# Raw Beef Marrow Bones...Ok?!?!



## Jenna09

So I picked up some raw beef marrow bones from the grocery store today. They are covered in a thin layer of meat and vary in size and are hollow I guess filled with marrow.

Are they ok to give? I saw them at a dog food store and they were 4 times the price so I figured they were ok to give to them...but I want to just make sure.

Thanks Jenna


----------



## Trainer

Many people give them to their dogs but I have heard of many dogs getting broken, cracked, and chipped teeth from them. Chewing them is also like rubbing sand paper on the teeth. 

Any weight bearing bones from large dogs (that would be most all marrow bones) are too hard for dogs to chew on. Also cooked bones are dangerous for dogs to chew on and i'll bet these bones have been cooked. I wouldn't feed them to my dogs in a million years.


----------



## StellaLucyDesi

What kind of raw, meaty bones do you suggest? I have small dogs. Thanks.


----------



## briteday

I have papillons and a large (12 pound) pomeranian. They like chicken wings and legs (they eat a raw diet anyway so they just eat the whole thing), gnawing the meat off a beef rib bone and then having it for a recreational chew toy for a few days, a small pork shoulder blade also makes for good recreational (not eating the whole thing) chewing.


----------



## Trainer

I like chicken wings (raw of course) for small dogs that aren't really used to eating raw. All the things briteday said are good also.


----------



## StellaLucyDesi

Sorry for hi-jacking your thread Jenna09! And thanks for the input about this. I don't do raw feeding, but would like for them to chew on rmb recreationally. Again, sorry Jenna09!


----------



## dakotajo

My dog never hardly chews the outer part of the bone only the bone marrow. Can't they choke easier on smaller bones like chicken?


----------



## Jenna09

These bones are 100% raw...I bought them from the meat counter at the grocery store. I have seen the cooked version at petstores and figured raw ones would be better...but I dont want any chipped teeth!

I did give them the bones yesterday for about 20 minutes but they hadnt even got all of the meat off of them so they hadnt started to chew on the bones yet.

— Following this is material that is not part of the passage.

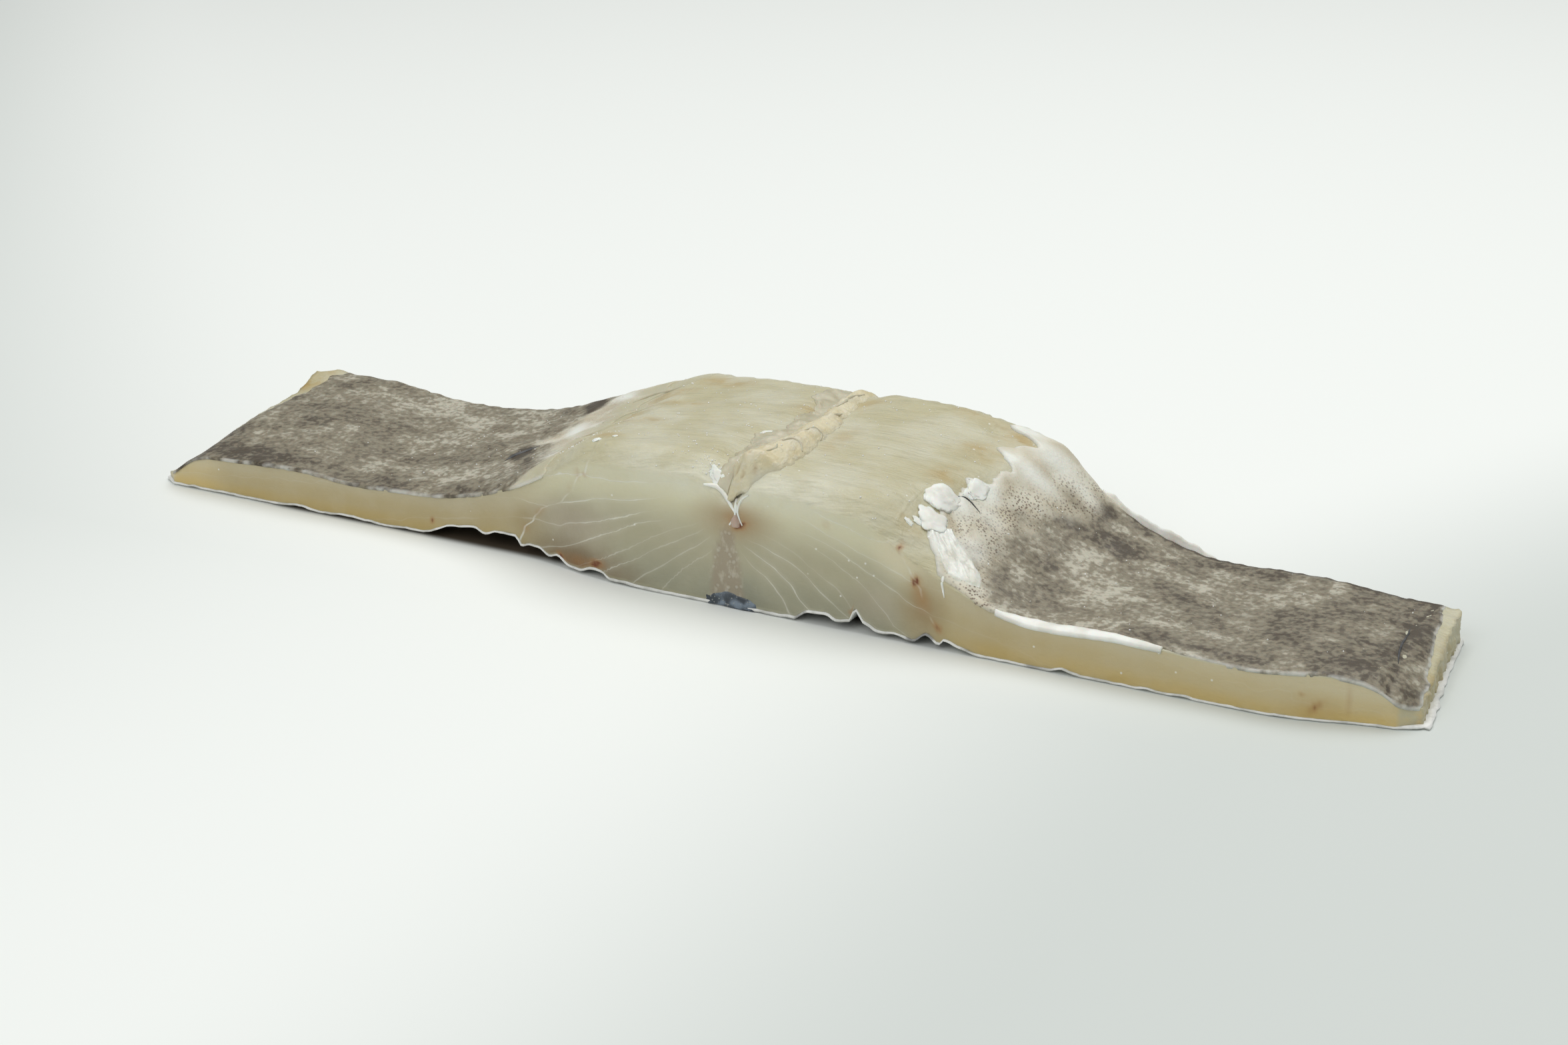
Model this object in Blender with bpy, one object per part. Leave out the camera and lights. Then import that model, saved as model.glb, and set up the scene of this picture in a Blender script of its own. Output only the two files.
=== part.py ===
"""Crosswise strip of split, salted and dried cod.

The strip is cut straight across an opened fish, so it runs from the edge of one
belly flap to the edge of the other. The skin is underneath, both cut faces stand
upright, and the thick double loin rises in the middle. It is one solid.

Frame: X runs along the strip, Y from the front cut face to the back one, Z up.
The origin is the middle of the strip's footprint, on the surface it lies on.
"""

import math

import bmesh
import bpy

mm = 0.001

# Plan: the outline seen from above
length = 380 * mm
depth_left = 77 * mm  # across the end of the left flap, from cut to cut
depth_right = 60 * mm
front_bow = 7 * mm  # the front cut stands this much further out in the right two thirds
bow_start, bow_end = -72 * mm, -24 * mm
bow_return = 152 * mm  # past this the front cut runs back in again
left_skew = 6 * mm  # the back left corner stands this much further in than the front one
right_skew = 6 * mm
corner_round = 4 * mm  # radius of the corners in plan

# Section: heights above the surface
flap_left = 11.8 * mm
flap_right = (11.8 * mm, 9.4 * mm)  # (front, back)
flap_lift = 2 * mm  # how much the left flap's back corner stands up
flap_wave = 0.6 * mm  # the flaps dried slightly wavy
wave_length = 52 * mm
crown = 39.5 * mm
crown_front, crown_back = -5 * mm, 24 * mm  # where along X the loins are highest
# How fast the top of the loins falls off beside the crown, per metre, as (front, back)
crown_fall_left, crown_fall_right = (1.6, 0.9), (1.6, 3.0)

# The ends of the flaps, as (front, back): thickness of the very edge, and the run to full thickness
left_lip, left_lip_run = (2.6 * mm, 12.0 * mm), (17 * mm, 4 * mm)
right_lip, right_lip_run = (5.0 * mm, 8.5 * mm), (14 * mm, 5 * mm)

# The two flanks of the loins, as (front, back) positions along X
left_foot = (-96 * mm, -116 * mm)
left_shoulder = (-44 * mm, -40 * mm)
right_shoulder = (45 * mm, 72 * mm)
right_foot = (98 * mm, 118 * mm)
left_power, right_power = (1.35, 1.0), (1.5, 1.5)  # above 1 a flank gets steeper as it rises

# Groove that the backbone left along the top of the loins, and the tissue in it
groove_front, groove_back = 3 * mm, 9 * mm
groove_half = 8 * mm
groove_depth = 4.5 * mm
bed_half = 4.5 * mm
bed_height = 4 * mm

# Worn edges between the top and the cut faces, as (front, back)
edge_in = (6 * mm, 2.5 * mm)
edge_drop_loin = (6 * mm, 2 * mm)
edge_drop_flap = (0.4 * mm, 0.4 * mm)

# Where the skin side lifts off the surface: (centre X, half length, height, reach from the front)
arches = (
    (-80 * mm, 24 * mm, 5.0 * mm, 26 * mm),
    (46 * mm, 20 * mm, 2.6 * mm, 22 * mm),
)

# Mesh density
columns = 84
inner_rows = 9
wall_cuts = 2


def mix(a, b, share):
    return a + (b - a) * share


def ramp(value, start, end):
    """0 at start, 1 at end, straight between."""
    return min(max((value - start) / (end - start), 0.0), 1.0)


def soft_ramp(value, start, end):
    """0 at start, 1 at end, level at both."""
    share = ramp(value, start, end)
    return share * share * (3 - 2 * share)


def bump(value, centre, half):
    """1 at the centre, falling smoothly to 0 at half on each side."""
    return 1 - soft_ramp(abs(value - centre), 0, half)


def front_edge(x):
    out = soft_ramp(x, bow_start, bow_end) - soft_ramp(x, bow_return, length / 2)
    return -front_bow * out


def back_edge(x):
    return mix(depth_left, depth_right, ramp(x, -length / 2, length / 2))


def flap_height(x, share):
    """Thickness of the flaps, coming up from a thinner lip at each end."""
    full = mix(flap_left, mix(*flap_right, share), soft_ramp(x, -length / 4, length / 4))
    full += flap_lift * share * soft_ramp(-x, length / 4, length / 2)
    full += flap_wave * math.sin(2 * math.pi * (x / wave_length + 0.35 * share))
    lip, run = (left_lip, left_lip_run) if x < 0 else (right_lip, right_lip_run)
    rise = math.sin(ramp(length / 2 - abs(x), 0, mix(*run, share)) * math.pi / 2)
    return mix(mix(*lip, share), full, rise)


def loin_height(x, share):
    """Top of the loins at X, share being 0 at the front cut and 1 at the back one."""
    centre = mix(crown_front, crown_back, share)
    fall = mix(*(crown_fall_left if x < centre else crown_fall_right), share)
    return crown - fall * (x - centre) ** 2


def hill(x, share):
    """1 on top of the loins, 0 on the flaps."""
    rising = ramp(x, mix(*left_foot, share), mix(*left_shoulder, share))
    falling = ramp(-x, -mix(*right_foot, share), -mix(*right_shoulder, share))
    return min(rising ** mix(*left_power, share), falling ** mix(*right_power, share))


def groove(x, share):
    """Depth of the backbone's groove, less the tissue that fills its middle."""
    centre = mix(groove_front, groove_back, share)
    cut = groove_depth * bump(x, centre, groove_half)
    return cut - bed_height * bump(x, centre, bed_half) * soft_ramp(share, 0.02, 0.12)


def top_height(x, share):
    height = mix(flap_height(x, share), loin_height(x, share), hill(x, share))
    return height - groove(x, share)


def underside(x, y):
    """Height of the skin side: flat on the surface, but for the arches at the front."""
    lift = 0.0
    for centre, half, height, reach in arches:
        from_front = y - front_edge(x)
        lift += height * bump(x, centre, half) * (1 - soft_ramp(from_front, 0, reach))
    return lift


def row_places(depth):
    """(distance from the front cut, shares of the front and back edge drops) for each row of the top."""
    steps = ((0.0, 1.0), (0.35, 0.45))  # (part of the way in over a worn edge, share of its drop)
    front = [(edge_in[0] * part, drop, 0.0) for part, drop in steps]
    back = [(depth - edge_in[1] * part, 0.0, drop) for part, drop in reversed(steps)]
    inner = [
        (mix(edge_in[0], depth - edge_in[1], i / (inner_rows + 1)), 0.0, 0.0)
        for i in range(inner_rows + 2)
    ]
    return front + inner + back


def place(u, row, middle_y):
    """Point of the top surface at u from 0 to 1 along the strip, on the given row."""
    x = mix(-length / 2, length / 2, u)
    inside = length / 2 - abs(x)
    rounding = 0.0
    if inside < corner_round:
        rounding = corner_round - math.sqrt(corner_round**2 - (corner_round - inside) ** 2)
    front = front_edge(x) + rounding
    back = back_edge(x) - rounding
    distance, front_drop, back_drop = row_places(back - front)[row]
    share = distance / (back - front)
    up = hill(x, share)
    drop = front_drop * mix(edge_drop_flap[0], edge_drop_loin[0], up)
    drop += back_drop * mix(edge_drop_flap[1], edge_drop_loin[1], up)
    height = top_height(x, share) - drop
    skew = -left_skew if x < 0 else right_skew
    x -= skew * share * ramp(abs(x), length / 4, length / 2)
    return x, front + distance - middle_y, height


def cod_strip():
    rows = len(row_places(depth_left)) - 1
    middle_y = (back_edge(-length / 2 + corner_round) - front_bow) / 2
    bm = bmesh.new()
    bmesh.ops.create_grid(bm, x_segments=columns, y_segments=rows, size=0.5)
    for vert in bm.verts:
        vert.co = place(vert.co.x + 0.5, round((vert.co.y + 0.5) * rows), middle_y)

    extruded = bmesh.ops.extrude_face_region(bm, geom=bm.faces[:])["geom"]
    below = [item for item in extruded if isinstance(item, bmesh.types.BMVert)]
    for vert in below:
        vert.co.z = underside(vert.co.x, vert.co.y + middle_y)
    lower = set(below)
    posts = [edge for edge in bm.edges if (edge.verts[0] in lower) != (edge.verts[1] in lower)]
    bmesh.ops.subdivide_edges(bm, edges=posts, cuts=wall_cuts, use_grid_fill=True)
    bmesh.ops.recalc_face_normals(bm, faces=bm.faces)

    mesh = bpy.data.meshes.new("cod_strip")
    bm.to_mesh(mesh)
    bm.free()
    mesh.shade_smooth()
    mesh.set_sharp_from_angle(angle=math.radians(40))
    strip = bpy.data.objects.new("cod_strip", mesh)
    bpy.context.scene.collection.objects.link(strip)
    return strip


def flesh_material():
    material = bpy.data.materials.new("salted_cod")
    material.use_nodes = True
    shader = material.node_tree.nodes["Principled BSDF"]
    shader.inputs["Base Color"].default_value = (0.56, 0.51, 0.36, 1)
    shader.inputs["Roughness"].default_value = 0.4
    shader.inputs["Metallic"].default_value = 0.0
    return material


def main():
    for old in list(bpy.data.objects):
        bpy.data.objects.remove(old)
    cod_strip().data.materials.append(flesh_material())


main()
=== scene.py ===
import math
import random

import bmesh
import bpy
from mathutils import Euler, Matrix, Vector, noise
from mathutils.bvhtree import BVHTree


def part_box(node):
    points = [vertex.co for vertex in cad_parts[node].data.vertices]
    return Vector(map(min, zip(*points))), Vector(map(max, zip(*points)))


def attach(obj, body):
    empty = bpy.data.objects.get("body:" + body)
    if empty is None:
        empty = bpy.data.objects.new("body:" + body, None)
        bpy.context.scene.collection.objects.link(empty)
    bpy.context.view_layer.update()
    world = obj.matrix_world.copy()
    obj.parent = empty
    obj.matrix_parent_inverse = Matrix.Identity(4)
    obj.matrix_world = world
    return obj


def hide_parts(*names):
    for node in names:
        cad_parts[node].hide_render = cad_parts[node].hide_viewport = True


# Salted cod: one crosswise strip, skin down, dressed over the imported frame.
# Lengths in the dictionaries are millimetres.

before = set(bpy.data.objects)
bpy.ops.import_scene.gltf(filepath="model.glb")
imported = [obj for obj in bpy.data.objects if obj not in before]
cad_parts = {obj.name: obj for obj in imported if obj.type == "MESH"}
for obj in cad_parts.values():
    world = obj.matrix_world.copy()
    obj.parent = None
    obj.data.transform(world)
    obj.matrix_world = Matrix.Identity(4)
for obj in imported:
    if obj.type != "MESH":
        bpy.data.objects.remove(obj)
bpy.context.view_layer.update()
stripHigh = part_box("cod_strip")[1]
mm = 0.001
print("frame loaded")


# small helpers

def mix(a, b, share):
    return a + (b - a) * share


def ramp(value, start, end):
    return min(max((value - start) / (end - start), 0.0), 1.0)


def softRamp(value, start, end):
    share = ramp(value, start, end)
    return share * share * (3 - 2 * share)


def bump(value, centre, half):
    return 1 - softRamp(abs(value - centre), 0, half)


def ripple(x, y, z, size, octaves=2):
    return noise.fractal(Vector((x / size, y / size, z / size)), 1.0, 2.0, octaves)


def follow(points, key):
    # soft curve through (key, value) pairs
    for (startKey, startValue), (endKey, endValue) in zip(points, points[1:]):
        if key < endKey:
            return mix(startValue, endValue, softRamp(key, startKey, endKey))
    return points[-1][1]


def blot(x, y, spots):
    # how far a point lies inside soft oval spots: (x, y, half length, half width, turn, strength)
    most = 0.0
    for spotX, spotY, halfLong, halfWide, turn, strength in spots:
        angle = math.radians(turn)
        across, up = x - spotX, y - spotY
        along = (across * math.cos(angle) + up * math.sin(angle)) / halfLong
        aside = (up * math.cos(angle) - across * math.sin(angle)) / halfWide
        value = strength * (1 - softRamp(math.hypot(along, aside), 0, 1))
        most = value if abs(value) > abs(most) else most
    return most


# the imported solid, sampled with rays (all in millimetres)

def rayTree(meshes, weld=False):
    bm = bmesh.new()
    for mesh in meshes:
        bm.from_mesh(mesh)
    if weld:
        bmesh.ops.remove_doubles(bm, verts=bm.verts, dist=1e-6)
    tree = BVHTree.FromBMesh(bm)
    bm.free()
    return tree


solidTree = rayTree([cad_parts["cod_strip"].data], weld=True)
halfLength = stripHigh.x / mm
farOff = 1.0


def wallAt(x, y, direction):
    # first wall met from outside at two heights, so that it is found under the arches too
    found = []
    for height in (1.0, 7.0):
        start = Vector((x * mm, y * mm, height * mm)) - direction * farOff
        hit = solidTree.ray_cast(start, direction)[0]
        if hit is not None:
            found.append((hit - start).dot(direction))
    if not found:
        return None
    distance = min(found) - farOff
    return (x if direction.x else y) + distance * (direction.x + direction.y) / mm


def wallReader(lowest, highest, direction, count=400):
    # finds the wall at regular steps from lowest to highest, and returns a function that reads between them
    line = []
    for i in range(count + 1):
        place = mix(lowest, highest, i / count)
        x, y = (place, 0) if direction.y else (0, place)
        line.append(wallAt(x, y, direction))
    for i in range(1, len(line)):
        line[i] = line[i - 1] if line[i] is None else line[i]
    for i in reversed(range(len(line) - 1)):
        line[i] = line[i + 1] if line[i] is None else line[i]

    def read(key):
        spot = ramp(key, lowest, highest) * count
        first = min(int(spot), count - 1)
        return mix(line[first], line[first + 1], spot - first)

    return read


backReach = halfLength - 10  # the ends slant, so the back cut stops short of the front one
frontAt = wallReader(-halfLength, halfLength, Vector((0, 1, 0)))
backAt = wallReader(-backReach, backReach, Vector((0, -1, 0)))
endFront, endBack = frontAt(-halfLength), min(backAt(-backReach), backAt(backReach)) - 3
leftAt = wallReader(endFront, endBack, Vector((1, 0, 0)))
rightAt = wallReader(endFront, endBack, Vector((-1, 0, 0)))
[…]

I need to pick up some bones that will last awhile and be suitable for dogs 10-65lbs.

I need something to keep 5 dogs busy during a part of the day lol. Would beef knuckles be a better bone to give? The chicken would work for my smaller guys but not for the big ones.

Jenna


----------



## Trainer

dakotajo said:


> My dog never hardly chews the outer part of the bone only the bone marrow. Can't they choke easier on smaller bones like chicken?


No, dogs have been eating bones for tens of thousands of years. They know how to do it.



Jenna09 said:


> I did give them the bones yesterday for about 20 minutes but they hadnt even got all of the meat off of them so they hadnt started to chew on the bones yet.


If they are still chewing on the meat, its ok. I know many people who will let their dogs chew on the meat then take the bone away when the meat is gone.



> I need to pick up some bones that will last awhile and be suitable for dogs 10-65lbs.


For the larger dogs, pork neck bones or beef rib bones would be good.



> Would beef knuckles be a better bone to give?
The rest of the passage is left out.